As I write this, it’s been 29 days since I lost my job. It was a Saturday when I learned I was no longer a reporter for the newspaper where I’d worked since 2001. On Sunday, I logged on to Facebook and wrote a long note to several of my colleagues. I wanted to say goodbye and wish them luck.
I also wanted to renounce journalism.
Not the whole concept of journalism, mind you, just my part in it. I was tired of the trade, and wanted nothing to do with newspapers. For the year leading up to the layoffs, I’d felt like a fraud, like I was phoning it in.
As I told my co-workers in the Facebook memo:
All I keep thinking about is all the things I no longer have to do: Municipal meeting coverage. Knocking on the doors of strange houses, trying to talk to the families of the disgraced and the deceased. Dealing with arrogant, lying public officials. Badgering strangers. Mulling over the list of stories I would have been working on had I kept my job, there’s nothing that I was looking forward to doing.
Nearly every story I wrote was written with one goal in mind: To be producing, to get my boss off my back, and not because I thought, “This would be a good story.” And in acting that way, I feel like I cheated the paper, its readers, and myself. I’m pretty sure I would have been done as a journalist at some point this year even in the best economy.
Here’s a measure of how much I’d fallen out of love with the work: When I woke up this morning, I thought to myself, “What if you get to the office on Sunday and [your boss] tells you, ‘There’s been a mistake, you still have your job’?”
That idea filled me with disappointment, not relief.
Now that I read those words again, I realize that what I was feeling went beyond merely lacking enthusiasm for the stories I was producing. The real problem was that the part of my brain that would see things and say “I wonder what that’s about” had died.
Nearly two weeks later, I lost my sense of smell.
If I were teaching a fiction workshop, and one of my students had that happen to his or her character, I’d say the metaphor was a bit too obvious.
But that’s really what happened. I caught a cold, and for the first time that I can remember, I was so stuffed up that I couldn’t taste or smell anything. I’ve had colds before, of course, but nothing like this; even as my nasal passages cleared up, my senses stayed away.
“It’ll take time,” Megan, my girlfriend, assured me. “Little by little it will come back, and you won’t even notice it.”
Every time I’d get a chance to taste or smell something new, I’d comment to her. “This waffle is like cardboard.” “Are you wearing perfume? I can’t tell.” “I can kind of taste the salt on this pretzel.”

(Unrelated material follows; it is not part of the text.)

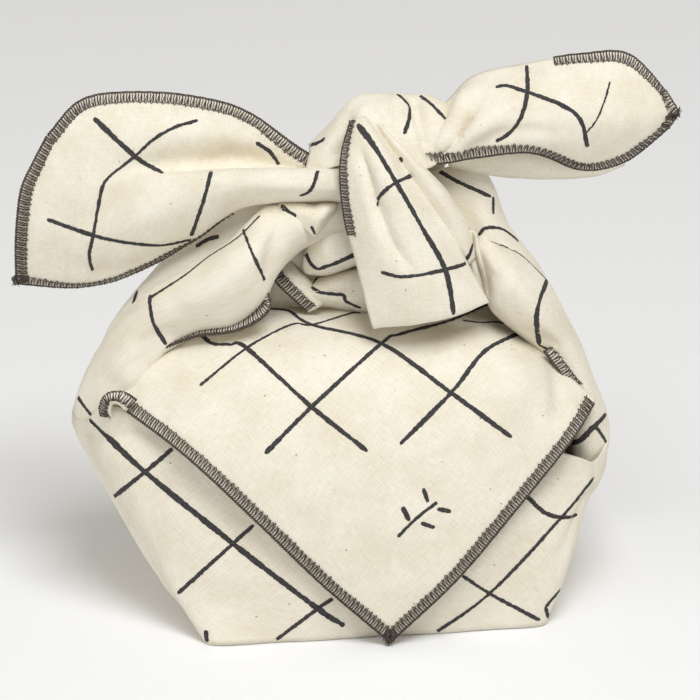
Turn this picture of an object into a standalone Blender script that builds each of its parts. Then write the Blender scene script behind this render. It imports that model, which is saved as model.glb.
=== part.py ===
# A furoshiki wrap: one square cotton cloth tied round a bundle. Everything here is that one cloth.
# Millimetres in the tables below, metres in the meshes. +X is right, -Y is the front, +Z is up.
import bmesh
import bpy
from mathutils import Vector

mm = 0.001
clothThickness = 2.0        # the sheet, in mm
floorSkin = 1.0             # height of the base sheet's middle above the surface, half the thickness
stepsPerCell = 2            # straight facets between two neighbouring points of a table

# Where the sheet stands round the base, from the front centre towards the left, at each height
baseRing = [(6, -50), (-30, -55), (-66, -60), (-71, -48), (-73, -36), (-76, -6), (-79, 22), (-78, 35), (-44, 40),
            (-8, 45), (28, 50), (61, 55), (67, 40), (70, 15), (74, -15), (77, -30), (76, -40), (42, -45)]
lowRing = [(6, -55), (-33, -58), (-75, -55), (-85, -46), (-90, -32), (-93, -6), (-90, 20), (-82, 41), (-45, 47),
           (-8, 51), (30, 55), (69, 57), (80, 40), (85, 14), (87, -14), (87, -30), (80, -42), (44, -50)]
bellyRing = [(4, -57), (-35, -58), (-80, -51), (-98, -42), (-107, -28), (-112, -6), (-106, 20), (-88, 46), (-46, 54),
             (-6, 58), (32, 60), (76, 57), (91, 40), (95, 14), (96, -12), (95, -26), (86, -38), (46, -51)]
sideRing = [(4, -51), (-36, -53), (-82, -46), (-108, -39), (-120, -24), (-126, -6), (-116, 20), (-92, 46), (-46, 56),
            (-4, 60), (34, 61), (78, 56), (98, 38), (105, 14), (107, -8), (104, -20), (90, -31), (46, -45)]
topRing = [(4, -43), (-36, -44), (-80, -41), (-112, -34), (-121, -22), (-125, -8), (-116, 18), (-92, 42), (-46, 52),
           (-2, 56), (36, 57), (76, 52), (96, 34), (104, 12), (105, -5), (98, -16), (88, -26), (46, -37)]
topHeights = [99, 99, 100, 103, 101, 99, 100, 101, 104, 106, 105, 102, 99, 97, 94, 86, 85, 93]
ringHeights = {"base": floorSkin, "low": 20, "belly": 50, "side": 79}

# The corner that folds over the top and hangs down the front. Rows run up its right edge from the tip,
# and the points of a row run up along its left edge, 40 mm of cloth apart.
flap = [
    [(11, -60, 2), (-18, -64, 32), (-47, -65, 61), (-77, -57, 88), (-110, -34, 105)],
    [(39, -59, 33), (8, -62, 64), (-22, -58, 91), (-52, -48, 115), (-85, -23, 122)],
    [(65, -53, 63), (34, -54, 93), (4, -44, 118), (-26, -28, 131), (-56, -2, 132)],
    [(89, -40, 88), (61, -39, 119), (29, -20, 132), (3, 5, 133), (-28, 28, 131.5)],
    [(101, -22, 98), (82, -12, 121), (54, 16, 130), (28, 38, 130), (0, 50, 129.5)],
]

# The back of the bundle, from the wall's top edge forward over the top, under the flap
backTop = [
    [(-90, 40, 96), (-46, 51, 98), (-2, 55, 100), (36, 56, 99), (74, 50, 97)],
    [(-80, 38, 116), (-44, 46, 124), (0, 51, 128), (36, 48, 126), (68, 42, 116)],
    [(-64, 20, 124), (-38, 24, 130), (0, 26, 131), (34, 24, 130), (60, 20, 124)],
    [(-52, -6, 128), (-25, -4, 131), (0, -4, 132), (28, -4, 131), (50, -4, 127)],
]

# The left corner, pulled up to the knot. Rows climb from its foot on the left side to the knot,
# and the points of a row go from the front border over the top fold and down the back.
leftWing = [
    [(-110, -33, 98), (-120, -22, 96), (-124, -8, 94), (-115, 18, 95), (-90, 41, 96)],
    [(-86, -24, 122), (-104, -16, 120), (-114, -2, 118), (-106, 20, 116), (-82, 40, 114)],
    [(-65, -19, 133), (-78, -15, 144), (-87, 2, 149), (-82, 22, 136), (-66, 34, 122)],
    [(-45, -15, 138), (-54, -15, 153), (-61, 2, 165), (-58, 18, 150), (-46, 31, 126)],
    [(-37, -12, 157), (-39, -14, 172), (-41, 2, 181), (-38, 14, 164), (-30, 26, 129)],
    [(-18, -8, 170), (-18, -10, 178), (-17, 0, 186), (-16, 12, 170), (-14, 24, 130)],
    [(8, -8, 170), (8, -10, 180), (8, 0, 190), (8, 12, 170), (8, 24, 130)],
]

# The right corner, pulled up to the knot, in the same order
rightWing = [
    [(102, -11, 88), (104, -5, 89), (103, 12, 92), (95, 33, 94), (74, 50, 97)],
    [(86, -13, 112), (93, -5, 111), (94, 8, 112), (87, 28, 113), (68, 43, 114)],
    [(70, -16, 130), (79, -10, 133), (84, 4, 131), (75, 24, 129), (60, 35, 122)],
    [(57, -18, 143), (67, -12, 154), (76, 3, 150), (65, 19, 143), (48, 31, 126)],
    [(53, -16, 162), (56, -12, 173), (63, 2, 170), (53, 15, 160), (38, 26, 129)],
    [(38, -8, 178), (40, -6, 188), (46, 3, 190), (36, 13, 172), (28, 24, 130)],
    [(10, -8, 172), (10, -8, 182), (10, 0, 190), (10, 12, 170), (10, 24, 130)],
]

# The band that runs down the front of the knot and turns under at its foot
band = [
    [(-6, -12, 225), (-4, -15, 228), (-1, -16, 229), (1, -12, 228)],
    [(-10, -24, 211), (0, -33, 215), (10, -33, 215), (18, -20, 210)],
    [(-9, -30, 190), (4, -40, 194), (20, -39, 194), (33, -26, 189)],
    [(-5, -34, 169), (10, -43, 173), (28, -41, 172), (43, -28, 168)],
    [(2, -36, 140), (16, -41, 143), (36, -40, 147), (53, -27, 148)],
    [(4, -28, 142), (17, -31, 145), (35, -30, 148), (50, -20, 150)],
]

# The cloth over the top of the knot, from the front across the crown and down the back
crown = [
    [(-26, -14, 202), (-24, -8, 208), (-24, 4, 208), (-21, 16, 190), (-14, 17, 152)],
    [(-14, -18, 206), (-14, -12, 218), (-14, 3, 219), (-12, 20, 198), (-6, 21, 146)],
    [(-3, -20, 210), (-4, -13, 226), (-4, 4, 230), (-3, 23, 204), (2, 23, 142)],
    [(12, -24, 208), (12, -16, 226), (12, 4, 232), (12, 25, 206), (12, 24, 142)],
    [(26, -22, 204), (26, -16, 224), (26, 3, 233), (26, 23, 204), (20, 22, 146)],
    [(36, -14, 200), (36, -10, 220), (35, 3, 228), (36, 18, 200), (27, 18, 154)],
]

# The free end on the left. Rows go from the knot out to the tip, and the points of a row go down
# from the upper edge over a deep fold to the lower edge.
leftEar = [
    [(8, -6, 204), (8, -6, 200), (8, -10, 200), (8, -16, 203), (8, -20, 196), (8, -14, 188)],
    [(-20, -2, 206), (-20, -5, 201), (-20, -8, 200), (-18, -17, 205), (-18, -22, 199), (-18, -14, 190)],
    [(-50, 6, 222), (-50, -3, 212), (-50, -8, 202), (-50, -18, 207), (-50, -22, 201), (-51, -14, 189)],
    [(-73, 4, 230), (-73, -9, 216), (-74, -12, 205), (-74, -17, 203), (-74, -18, 192), (-74, -9, 171)],
    [(-100, 1, 233), (-100, -11, 220), (-100, -14, 206), (-101, -15, 196), (-101, -14, 178), (-100, -6, 154)],
    [(-122, 0, 230), (-124, -9, 214), (-125, -12, 197), (-125, -12, 182), (-125, -10, 165), (-124, -3, 145)],
    [(-137, -4, 215), (-143, -7, 204), (-148, -9, 193), (-150, -9, 179), (-151, -7, 164), (-151, -3, 147)],
]

# The free end on the right, in the same order
rightEar = [
    [(10, 0, 222), (10, -10, 216), (10, -14, 210), (10, -14, 206), (10, -8, 200)],
    [(31, 2, 226), (33, -11, 223), (32, -19, 215), (29, -17, 208), (27, -8, 200)],
    [(47, 4, 240), (46, -10, 235), (49, -20, 226), (49, -18, 215), (50, -10, 206)],
    [(70, 5, 245), (70, -8, 239), (71, -18, 230), (72, -18, 218), (72, -10, 206)],
    [(92, 3, 247), (93, -7, 240), (94, -14, 229), (94, -13, 214), (94, -6, 199)],
    [(113, 1, 248), (115, -6, 239), (116, -10, 228), (116, -9, 216), (116, -4, 201)],
    [(130, 0, 232), (132, -3, 229), (134, -4, 226), (133, -4, 223), (131, -3, 219)],
]


def clear_scene():
    for thing in list(bpy.data.objects):
        bpy.data.objects.remove(thing, do_unlink=True)


def between(before, start, end, after, t):
    """A point on the smooth curve through four neighbouring points, t of the way from start to end."""
    bend = 2 * before - 5 * start + 4 * end - after
    twist = 3 * start - before - 3 * end + after
    return start + 0.5 * t * ((end - before) + t * (bend + t * twist))


def curve_point(points, s, closed):
    """The point at s, counted in spans from the first point, on the smooth curve through all of them."""
    count = len(points)
    span = min(int(s), count - (1 if closed else 2))
    t = s - span
    if closed:
        near = [points[(span + k) % count] for k in (-1, 0, 1, 2)]
    else:
        start, end = points[span], points[span + 1]
        before = points[span - 1] if span > 0 else 2 * start - end
        after = points[span + 2] if span + 2 < count else 2 * end - start
        near = [before, start, end, after]
    return between(*near, t)


def net_point(net, row, column, closed):
    return curve_point([curve_point(points, column, closed) for points in net], row, False)


def as_vectors(table):
    return [[Vector(point) for point in points] for points in table]


def sheet_mesh(table, closed=False):
    """A single skin through a table of points; a closed table joins up round its rows."""
    net = as_vectors(table)
    rows = len(net) - 1
    columns = len(net[0]) if closed else len(net[0]) - 1
    bm = bmesh.new()
    bmesh.ops.create_grid(bm, x_segments=columns * stepsPerCell, y_segments=rows * stepsPerCell, size=0.5)
    for vert in bm.verts:
        column = round((vert.co.x + 0.5) * columns * stepsPerCell) / stepsPerCell
        row = round((vert.co.y + 0.5) * rows * stepsPerCell) / stepsPerCell
        vert.co = net_point(net, row, column, closed) * mm
    if closed:
        bmesh.ops.remove_doubles(bm, verts=bm.verts, dist=0.01 * mm)
    return bm


def finish_sheet(name, bm):
    """Turns a skin into an object with the cloth's thickness, half to each side of the skin."""
    mesh = bpy.data.meshes.new(name)
    bmesh.ops.recalc_face_normals(bm, faces=bm.faces)
    bm.to_mesh(mesh)
    bm.free()
    sheet = bpy.data.objects.new(name, mesh)
    bpy.context.scene.collection.objects.link(sheet)
    solidify = sheet.modifiers.new("thickness", "SOLIDIFY")
    solidify.thickness = clothThickness * mm
    solidify.offset = 0
    return sheet


def make_wall():
    """The base and the wall that rises from it to the top edge of the bundle."""
    rings = [baseRing, lowRing, bellyRing, sideRing]
    table = [[(x, y, z) for x, y in ring] for ring, z in zip(rings, ringHeights.values())]
    table.append([(x, y, z) for (x, y), z in zip(topRing, topHeights)])
    bm = sheet_mesh(table, closed=True)
    floorEdges = [edge for edge in bm.edges if all(vert.co.z < 1.01 * floorSkin * mm for vert in edge.verts)]
    bmesh.ops.contextual_create(bm, geom=floorEdges)
    wall = finish_sheet("cloth", bm)
    wall.modifiers["thickness"].use_even_offset = True
    return wall


def cotton():
    """Unbleached plain cotton."""
    material = bpy.data.materials.new("cotton")
    material.use_nodes = True
    shader = material.node_tree.nodes["Principled BSDF"]
    shader.inputs["Base Color"].default_value = (0.80, 0.75, 0.62, 1)
    shader.inputs["Roughness"].default_value = 0.9
    shader.inputs["Metallic"].default_value = 0
    return material


def main():
    clear_scene()
    cloth = make_wall()
    cloth.data.materials.append(cotton())
    tables = {"flap": flap, "backTop": backTop, "leftWing": leftWing, "rightWing": rightWing, "band": band,
              "crown": crown, "leftEar": leftEar, "rightEar": rightEar}
    for name, table in tables.items():
        part = finish_sheet(name, sheet_mesh(table))
        part.hide_render = True
        part.display_type = "WIRE"
        union = cloth.modifiers.new("with " + name, "BOOLEAN")
        union.operation = "UNION"
        union.solver = "EXACT"
        union.object = part
        union.use_self = True
    cloth.data.shade_smooth()


main()
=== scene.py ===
import math
import random
import bmesh
import bpy
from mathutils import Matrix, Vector, noise
from mathutils.bvhtree import BVHTree


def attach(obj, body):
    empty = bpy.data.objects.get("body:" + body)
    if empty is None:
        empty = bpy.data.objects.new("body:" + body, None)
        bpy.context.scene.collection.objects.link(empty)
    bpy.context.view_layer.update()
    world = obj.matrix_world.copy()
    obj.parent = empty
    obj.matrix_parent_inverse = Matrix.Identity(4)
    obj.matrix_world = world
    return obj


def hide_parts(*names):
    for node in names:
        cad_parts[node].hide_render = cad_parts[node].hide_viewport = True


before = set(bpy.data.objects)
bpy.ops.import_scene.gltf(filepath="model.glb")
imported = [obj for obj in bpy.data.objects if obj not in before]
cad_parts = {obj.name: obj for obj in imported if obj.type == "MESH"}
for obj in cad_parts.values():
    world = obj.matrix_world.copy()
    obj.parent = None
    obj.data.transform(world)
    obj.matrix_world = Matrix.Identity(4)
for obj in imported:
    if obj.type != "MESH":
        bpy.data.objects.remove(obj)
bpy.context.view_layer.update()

# One cotton square tied as a bundle. Tables are in millimetres, meshes in metres.
# +X is right, -Y the front, +Z up. The lines are laid out on a board that leans back by boardTilt
# and pressed straight onto the cloth: across, and up along the board, from the middle of the base.
mm = 0.001
boardTilt = math.radians(23)
random.seed(7)

cloth = {
    "side": 500,            # the square, cut edge to cut edge
    "thickness": 0.8,
    "facet": 2.2,           # the grid's size where the cloth is seen from in front
    "swell": 1.0,           # slow unevenness, and how long its waves are
    "swellLength": 34,
    "crumple": 0.34,        # small unevenness
    "crumpleLength": 8,
}

# ---- curves and surfaces through given points


def between(before, start, end, after, t):
    bend = 2 * before - 5 * start + 4 * end - after
    twist = 3 * start - before - 3 * end + after
    return start + 0.5 * t * ((end - before) + t * (bend + t * twist))


def curvePoint(points, s, closed=False):
    count = len(points)
    span = max(0, min(int(s), count - (1 if closed else 2)))
    t = s - span
    if closed:
        return between(*[points[(span + k) % count] for k in (-1, 0, 1, 2)], t)
    start, end = points[span], points[span + 1]
    before = points[span - 1] if span > 0 else 2 * start - end
    after = points[span + 2] if span + 2 < count else 2 * end - start
    return between(before, start, end, after, t)


def netPoint(net, row, column, closed):
    return curvePoint([curvePoint(points, column, closed) for points in net], row)


def meanSpacing(lines):
    lengths = [sum((b - a).length for a, b in zip(line, line[1:])) / (len(line) - 1) for line in lines]
    return sum(lengths) / len(lengths)


def offBoard(across, up, y):
    # a point seen at (across, up) on the leaning board, y in front of or behind the bundle's middle
    return Vector((across, y, (up - y * math.sin(boardTilt)) / math.cos(boardTilt)))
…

She told me to stop worrying. I told her I wasn’t worried, just intrigued by the new experience.
But deep down, I was a little uneasy. What if these two senses never returned? Maybe I’d blown my nose so hard that I’d done permanent damage to my system. I knew a guy, a former co-worker, who couldn’t smell or taste anything. He seemed happy enough. And it wouldn’t be like giving up reading, or movies, or music. I’d just never really enjoy eating again.
Back at home — where Megan couldn’t watch and worry — I wandered around my apartment, testing my nose. Shaving cream? No. Shampoo? Nothing. Coffee? That had to work, right? Right? Wrong. I felt like I’d been to the dentist, and was waiting for the Novocaine to wear off.
It lasted for three or four days. Megan was right; it came back little by little. One day I could taste the tang of lemonade, smell the general soapiness on a sheet of fabric softener. The next day, things had gotten back to normal. For all my concern, I don’t even remember the moment when it came back.
I’d like to tell you that I woke up one day with my sense of smell and my “nose for news” risen from the dead. But I’d be lying. I look at the paper I worked for and still feel no compulsion to do that work again.
And still …
I’ve started walking in the evening, just an hour or so around my neighborhood on the South Side of Easton, PA. There’s a cemetery here with several paved walkways that I like to follow. Last week, I walked past a plot for the Churchill family. One of the people buried there: a guy named Winston.
Not a big deal — except this Winston Churchill was born in 1900, the year the more famous Winston Churchill was first elected to Parliament in England. I found myself wondering how this guy buried in Easton had the same name as Britain’s most famous statesman, before he became really famous. I found myself asking, “What’s that about?”
Now, with the freedom to do what I want, and my literal — if not figurative — sense of smell back, maybe I’ll find out.